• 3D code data
»»
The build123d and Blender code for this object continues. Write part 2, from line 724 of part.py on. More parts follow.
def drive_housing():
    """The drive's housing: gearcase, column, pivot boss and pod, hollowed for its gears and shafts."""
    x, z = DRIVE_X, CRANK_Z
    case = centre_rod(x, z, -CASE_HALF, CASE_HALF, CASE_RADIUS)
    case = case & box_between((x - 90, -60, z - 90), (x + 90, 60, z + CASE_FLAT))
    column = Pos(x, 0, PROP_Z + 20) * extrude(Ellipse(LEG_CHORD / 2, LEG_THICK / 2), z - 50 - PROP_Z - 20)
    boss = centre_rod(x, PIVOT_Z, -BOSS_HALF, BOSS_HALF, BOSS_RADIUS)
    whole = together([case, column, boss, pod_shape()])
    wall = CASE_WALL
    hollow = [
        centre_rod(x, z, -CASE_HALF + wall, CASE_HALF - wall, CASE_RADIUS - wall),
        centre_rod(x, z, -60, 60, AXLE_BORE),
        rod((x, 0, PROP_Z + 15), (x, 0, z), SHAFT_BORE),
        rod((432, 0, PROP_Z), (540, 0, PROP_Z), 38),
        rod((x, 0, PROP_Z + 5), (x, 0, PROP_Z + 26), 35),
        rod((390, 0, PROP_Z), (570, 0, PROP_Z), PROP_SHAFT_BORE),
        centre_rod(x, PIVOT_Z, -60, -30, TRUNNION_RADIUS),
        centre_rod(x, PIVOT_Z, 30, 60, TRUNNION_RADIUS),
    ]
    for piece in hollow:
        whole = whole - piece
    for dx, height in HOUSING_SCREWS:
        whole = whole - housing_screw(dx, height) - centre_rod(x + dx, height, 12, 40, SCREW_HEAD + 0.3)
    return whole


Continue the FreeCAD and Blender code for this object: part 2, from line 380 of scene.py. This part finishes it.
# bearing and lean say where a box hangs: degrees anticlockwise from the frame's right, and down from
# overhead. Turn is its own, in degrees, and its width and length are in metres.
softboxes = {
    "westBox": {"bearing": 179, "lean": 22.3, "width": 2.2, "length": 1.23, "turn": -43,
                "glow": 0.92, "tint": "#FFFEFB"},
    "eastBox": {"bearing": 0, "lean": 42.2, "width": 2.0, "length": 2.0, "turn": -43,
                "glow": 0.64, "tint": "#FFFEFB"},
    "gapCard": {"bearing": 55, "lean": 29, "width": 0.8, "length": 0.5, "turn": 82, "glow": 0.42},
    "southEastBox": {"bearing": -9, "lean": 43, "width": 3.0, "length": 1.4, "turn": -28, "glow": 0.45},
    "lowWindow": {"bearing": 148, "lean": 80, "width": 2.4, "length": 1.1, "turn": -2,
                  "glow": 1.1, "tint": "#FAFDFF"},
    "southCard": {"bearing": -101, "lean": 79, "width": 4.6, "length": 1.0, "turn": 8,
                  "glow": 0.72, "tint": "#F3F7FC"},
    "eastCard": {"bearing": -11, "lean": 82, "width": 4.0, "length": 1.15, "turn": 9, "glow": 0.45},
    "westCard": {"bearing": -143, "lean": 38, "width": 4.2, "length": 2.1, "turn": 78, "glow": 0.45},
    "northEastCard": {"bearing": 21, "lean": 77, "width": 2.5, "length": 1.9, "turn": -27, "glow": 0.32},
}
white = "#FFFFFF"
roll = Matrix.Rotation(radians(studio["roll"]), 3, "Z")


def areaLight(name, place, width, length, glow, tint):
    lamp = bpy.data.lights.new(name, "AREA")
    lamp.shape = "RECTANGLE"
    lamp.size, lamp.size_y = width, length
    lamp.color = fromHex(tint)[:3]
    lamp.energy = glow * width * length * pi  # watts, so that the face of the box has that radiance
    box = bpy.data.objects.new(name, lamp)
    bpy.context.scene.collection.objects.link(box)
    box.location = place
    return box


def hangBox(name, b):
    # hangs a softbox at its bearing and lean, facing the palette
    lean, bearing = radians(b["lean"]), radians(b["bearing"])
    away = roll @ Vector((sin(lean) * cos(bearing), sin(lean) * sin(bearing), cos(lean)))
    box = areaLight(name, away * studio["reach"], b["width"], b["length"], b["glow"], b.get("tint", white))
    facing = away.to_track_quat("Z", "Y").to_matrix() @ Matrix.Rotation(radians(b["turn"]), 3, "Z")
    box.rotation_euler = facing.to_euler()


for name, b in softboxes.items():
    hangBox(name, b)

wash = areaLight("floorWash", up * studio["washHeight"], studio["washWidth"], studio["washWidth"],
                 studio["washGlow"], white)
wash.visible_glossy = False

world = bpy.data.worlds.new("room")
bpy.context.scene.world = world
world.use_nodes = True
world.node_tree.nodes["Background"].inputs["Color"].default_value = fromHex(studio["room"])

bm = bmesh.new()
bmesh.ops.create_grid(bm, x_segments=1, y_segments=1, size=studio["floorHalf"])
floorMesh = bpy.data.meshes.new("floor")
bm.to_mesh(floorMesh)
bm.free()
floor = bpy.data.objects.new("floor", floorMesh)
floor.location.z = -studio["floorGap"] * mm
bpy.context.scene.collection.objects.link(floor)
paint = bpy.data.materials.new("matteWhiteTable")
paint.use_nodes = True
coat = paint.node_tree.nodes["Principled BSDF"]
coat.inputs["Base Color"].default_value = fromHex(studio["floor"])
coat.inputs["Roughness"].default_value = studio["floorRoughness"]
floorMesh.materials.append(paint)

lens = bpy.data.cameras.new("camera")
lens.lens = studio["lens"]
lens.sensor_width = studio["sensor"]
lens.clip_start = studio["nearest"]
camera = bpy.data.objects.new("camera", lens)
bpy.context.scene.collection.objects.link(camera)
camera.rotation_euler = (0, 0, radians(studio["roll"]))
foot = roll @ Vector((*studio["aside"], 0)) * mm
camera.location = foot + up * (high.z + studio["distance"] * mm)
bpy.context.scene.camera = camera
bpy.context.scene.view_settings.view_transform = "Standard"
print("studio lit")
««
• Instructions to follow
Your task is to retype all of the records exactly.

• Correct answer
The build123d and Blender code for this object continues. Write part 2, from line 724 of part.py on. More parts follow.
def drive_housing():
    """The drive's housing: gearcase, column, pivot boss and pod, hollowed for its gears and shafts."""
    x, z = DRIVE_X, CRANK_Z
    case = centre_rod(x, z, -CASE_HALF, CASE_HALF, CASE_RADIUS)
    case = case & box_between((x - 90, -60, z - 90), (x + 90, 60, z + CASE_FLAT))
    column = Pos(x, 0, PROP_Z + 20) * extrude(Ellipse(LEG_CHORD / 2, LEG_THICK / 2), z - 50 - PROP_Z - 20)
    boss = centre_rod(x, PIVOT_Z, -BOSS_HALF, BOSS_HALF, BOSS_RADIUS)
    whole = together([case, column, boss, pod_shape()])
    wall = CASE_WALL
    hollow = [
        centre_rod(x, z, -CASE_HALF + wall, CASE_HALF - wall, CASE_RADIUS - wall),
        centre_rod(x, z, -60, 60, AXLE_BORE),
        rod((x, 0, PROP_Z + 15), (x, 0, z), SHAFT_BORE),
        rod((432, 0, PROP_Z), (540, 0, PROP_Z), 38),
        rod((x, 0, PROP_Z + 5), (x, 0, PROP_Z + 26), 35),
        rod((390, 0, PROP_Z), (570, 0, PROP_Z), PROP_SHAFT_BORE),
        centre_rod(x, PIVOT_Z, -60, -30, TRUNNION_RADIUS),
        centre_rod(x, PIVOT_Z, 30, 60, TRUNNION_RADIUS),
    ]
    for piece in hollow:
        whole = whole - piece
    for dx, height in HOUSING_SCREWS:
        whole = whole - housing_screw(dx, height) - centre_rod(x + dx, height, 12, 40, SCREW_HEAD + 0.3)
    return whole


Continue the FreeCAD and Blender code for this object: part 2, from line 380 of scene.py. This part finishes it.
# bearing and lean say where a box hangs: degrees anticlockwise from the frame's right, and down from
# overhead. Turn is its own, in degrees, and its width and length are in metres.
softboxes = {
    "westBox": {"bearing": 179, "lean": 22.3, "width": 2.2, "length": 1.23, "turn": -43,
                "glow": 0.92, "tint": "#FFFEFB"},
    "eastBox": {"bearing": 0, "lean": 42.2, "width": 2.0, "length": 2.0, "turn": -43,
                "glow": 0.64, "tint": "#FFFEFB"},
    "gapCard": {"bearing": 55, "lean": 29, "width": 0.8, "length": 0.5, "turn": 82, "glow": 0.42},
    "southEastBox": {"bearing": -9, "lean": 43, "width": 3.0, "length": 1.4, "turn": -28, "glow": 0.45},
    "lowWindow": {"bearing": 148, "lean": 80, "width": 2.4, "length": 1.1, "turn": -2,
                  "glow": 1.1, "tint": "#FAFDFF"},
    "southCard": {"bearing": -101, "lean": 79, "width": 4.6, "length": 1.0, "turn": 8,
                  "glow": 0.72, "tint": "#F3F7FC"},
    "eastCard": {"bearing": -11, "lean": 82, "width": 4.0, "length": 1.15, "turn": 9, "glow": 0.45},
    "westCard": {"bearing": -143, "lean": 38, "width": 4.2, "length": 2.1, "turn": 78, "glow": 0.45},
    "northEastCard": {"bearing": 21, "lean": 77, "width": 2.5, "length": 1.9, "turn": -27, "glow": 0.32},
}
white = "#FFFFFF"
roll = Matrix.Rotation(radians(studio["roll"]), 3, "Z")


def areaLight(name, place, width, length, glow, tint):
    lamp = bpy.data.lights.new(name, "AREA")
    lamp.shape = "RECTANGLE"
    lamp.size, lamp.size_y = width, length
    lamp.color = fromHex(tint)[:3]
    lamp.energy = glow * width * length * pi  # watts, so that the face of the box has that radiance
    box = bpy.data.objects.new(name, lamp)
    bpy.context.scene.collection.objects.link(box)
    box.location = place
    return box


def hangBox(name, b):
    # hangs a softbox at its bearing and lean, facing the palette
    lean, bearing = radians(b["lean"]), radians(b["bearing"])
    away = roll @ Vector((sin(lean) * cos(bearing), sin(lean) * sin(bearing), cos(lean)))
    box = areaLight(name, away * studio["reach"], b["width"], b["length"], b["glow"], b.get("tint", white))
    facing = away.to_track_quat("Z", "Y").to_matrix() @ Matrix.Rotation(radians(b["turn"]), 3, "Z")
    box.rotation_euler = facing.to_euler()


for name, b in softboxes.items():
    hangBox(name, b)

wash = areaLight("floorWash", up * studio["washHeight"], studio["washWidth"], studio["washWidth"],
                 studio["washGlow"], white)
wash.visible_glossy = False

world = bpy.data.worlds.new("room")
bpy.context.scene.world = world
world.use_nodes = True
world.node_tree.nodes["Background"].inputs["Color"].default_value = fromHex(studio["room"])

bm = bmesh.new()
bmesh.ops.create_grid(bm, x_segments=1, y_segments=1, size=studio["floorHalf"])
floorMesh = bpy.data.meshes.new("floor")
bm.to_mesh(floorMesh)
bm.free()
floor = bpy.data.objects.new("floor", floorMesh)
floor.location.z = -studio["floorGap"] * mm
bpy.context.scene.collection.objects.link(floor)
paint = bpy.data.materials.new("matteWhiteTable")
paint.use_nodes = True
coat = paint.node_tree.nodes["Principled BSDF"]
coat.inputs["Base Color"].default_value = fromHex(studio["floor"])
coat.inputs["Roughness"].default_value = studio["floorRoughness"]
floorMesh.materials.append(paint)

lens = bpy.data.cameras.new("camera")
lens.lens = studio["lens"]
lens.sensor_width = studio["sensor"]
lens.clip_start = studio["nearest"]
camera = bpy.data.objects.new("camera", lens)
bpy.context.scene.collection.objects.link(camera)
camera.rotation_euler = (0, 0, radians(studio["roll"]))
foot = roll @ Vector((*studio["aside"], 0)) * mm
camera.location = foot + up * (high.z + studio["distance"] * mm)
bpy.context.scene.camera = camera
bpy.context.scene.view_settings.view_transform = "Standard"
print("studio lit")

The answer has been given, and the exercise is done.